The control of stem cell proliferation is crucial during the whole life of an organism. In fact, stem cells are at the origin of every differentiated cell types populating tissues and organs, ensuring their proper development, function, and homeostasis. Defects in stem cell regulation can lead to developmental disorders and pathologies like cancer. Two factors are known to control germline stem cell (GSC) proliferation in C. elegans: nutrient uptake and the quantity of mature oocytes present in the proximal gonad. In the latter, oocyte accumulation promotes GSC quiescence, to prevent oocyte hyperaccumulation. Although we have identified DAF-18/PTEN, PAR-4/LKB-1 and AAK-1/AMPK as effectors of this negative feedback loop, other effectors are likely missing to join them together in a complete molecular cascade.
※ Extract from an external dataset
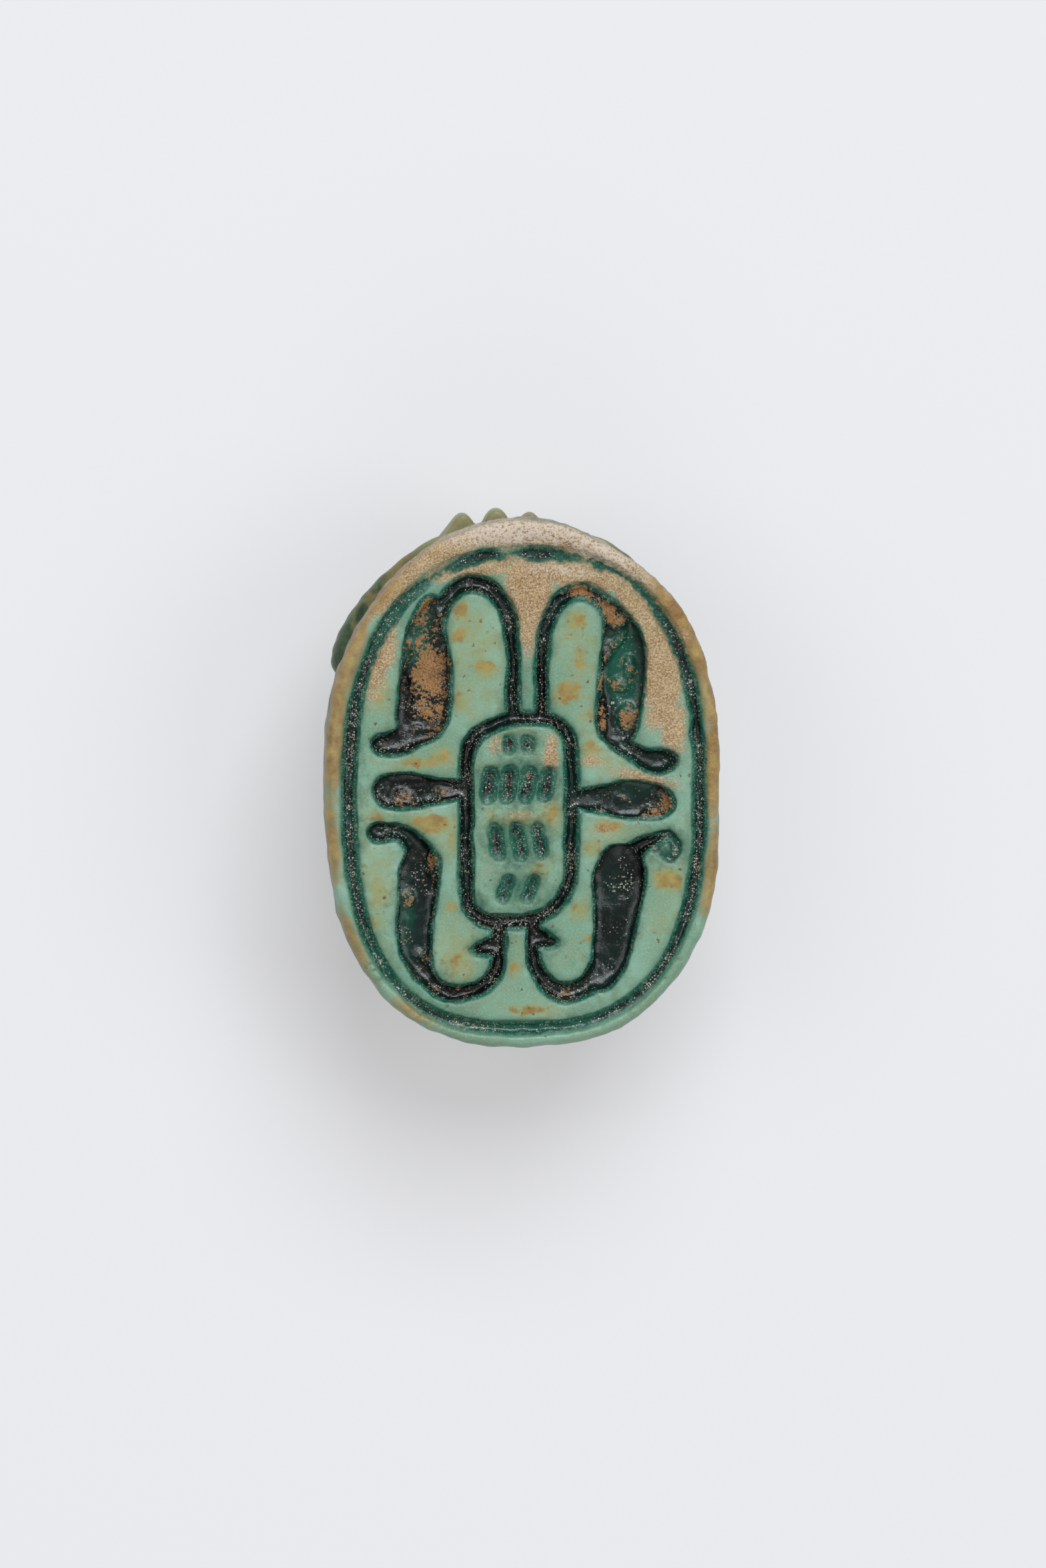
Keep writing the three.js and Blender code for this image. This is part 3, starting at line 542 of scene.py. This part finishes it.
# %% [markdown]
# ## Copper glaze on soapstone
#
# The glaze is an alkaline copper glaze, thin and glassy: pale blue-green where it is thin,
# saturated teal where it thickens along the edges of the cuts, and almost black where it
# pooled on their floors, with pale grains of quartz and salt caught in it. Iron from the stone
# bled through in ochre clouds and rusty specks. Where it wore off, matt tan stone shows. The
# material lays these over each other in the order in which they came about. Glassy glaze has
# an IOR near 1.5 and a low roughness, stone and soil are rough, so roughness follows the same
# masks.

# %% Start the glaze material
glaze = bpy.data.materials.new("worn_copper_glaze_on_steatite")
glaze.use_nodes = True
tree = glaze.node_tree
tree.nodes.clear()
place = add_node(tree, "ShaderNodeTexCoord").outputs["Object"]
MEASURED = ("cut_depth", "pooled", "beside_cut", "worn", "whitened", "soiled", "ochre", "rim_rubbed",
            "stained", "clear_in_cut", "wall", "below_plate", "on_head", "ridge")
measured = {name: add_node(tree, "ShaderNodeAttribute", attribute_name=name).outputs["Fac"]
            for name in MEASURED}

# %% [markdown]
# The patterns come first, since several layers share them: clouds of three millimetres, a
# mottle of half a millimetre, and grains of a tenth. Noise in Blender stays near 0.5, so each
# layer picks its own narrow range of it with a Map Range.

# %% Shared patterns
clouds = add_node(tree, "ShaderNodeTexNoise", {
    "Vector": place, "Scale": per_mm(3.0), "Detail": 3.0, "Roughness": 0.55}).outputs["Fac"]
mottle = add_node(tree, "ShaderNodeTexNoise", {
    "Vector": place, "Scale": per_mm(0.55), "Detail": 4.0, "Roughness": 0.65}).outputs["Fac"]
fine = add_node(tree, "ShaderNodeTexNoise", {
    "Vector": place, "Scale": per_mm(0.13), "Detail": 3.0, "Roughness": 0.7}).outputs["Fac"]
grit = add_node(tree, "ShaderNodeTexNoise", {
    "Vector": place, "Scale": per_mm(0.065), "Detail": 2.0, "Roughness": 0.7}).outputs["Fac"]
cloud_share = add_node(tree, "ShaderNodeMapRange", {
    "Value": clouds, "From Min": 0.38, "From Max": 0.62}).outputs[0]
mottle_share = add_node(tree, "ShaderNodeMapRange", {
    "Value": mottle, "From Min": 0.35, "From Max": 0.65}).outputs[0]
fine_share = add_node(tree, "ShaderNodeMapRange", {
    "Value": fine, "From Min": 0.32, "From Max": 0.68}).outputs[0]

# %% [markdown]
# The ground: two blue-greens in soft clouds, with a finer mottle of a duller green, and pale
# grains where the glaze is thin over the stone.

# %% Green ground
green = add_node(tree, "ShaderNodeMix", {
    "Factor": cloud_share, 6: srgb("759D81"), 7: srgb("8BB69F")}, data_type="RGBA")
dull = add_node(tree, "ShaderNodeMapRange", {
    "Value": mottle, "From Min": 0.42, "From Max": 0.64, "To Max": 0.75})
dulled = add_node(tree, "ShaderNodeMix", {
    "Factor": dull.outputs[0], 6: green.outputs[2], 7: srgb("84997A")}, data_type="RGBA")
thin_grains = add_node(tree, "ShaderNodeMapRange", {
    "Value": grit, "From Min": 0.46, "From Max": 0.68, "To Max": 0.45})
ground = add_node(tree, "ShaderNodeMix", {
    "Factor": thin_grains.outputs[0], 6: dulled.outputs[2], 7: srgb("A3C2A8")},
    data_type="RGBA")

# %% [markdown]
# Iron haze, blots and specks. The dabs say where iron came up. A weak dab gives a soft yellowish
# haze, a strong one whole ochre blots with ragged edges. Rust specks are the middles of Voronoi
# cells, a few of them chosen by each cell's random colour, and they gather where the haze is.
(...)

That cascade somehow needs to sense oocyte abundancy and signal across several cells to modulate GSC proliferation. Here, we used an
oma-1;
oma-2 background to trigger oocyte accumulation and homeostatic inhibition of GSC proliferation. We then screened for mutants that caused oocyte hyperaccumulation, and thus phenocopied
aak-1;
oma-1;
oma-2 homeostatic-defective triple mutants. We screened approximately 8 000 haploid genomes over two separate screens, and isolated 17 candidates. Using whole-genome sequencing and bioinformatics tools, we identified a list of genes that had severe mutations in two or more of the isolated mutants. Among this list was
aak-1, which was severely disrupted in two of the candidates, demonstrating that the screening strategy was effective at isolating mutations that disrupt homeostatic signalling. We will next use RNAi to knockdown the remaining genes on our list and identify those that will cause a hyperaccumulation of oocytes upon RNAi inactivation. Positive clones will likely represent new genes involved in homeostatic regulation of GSC proliferation, and the corresponding genes will be further functionally investigated. Hence, our results will provide new insights into the mechanisms of homeostatic control of GSC proliferation.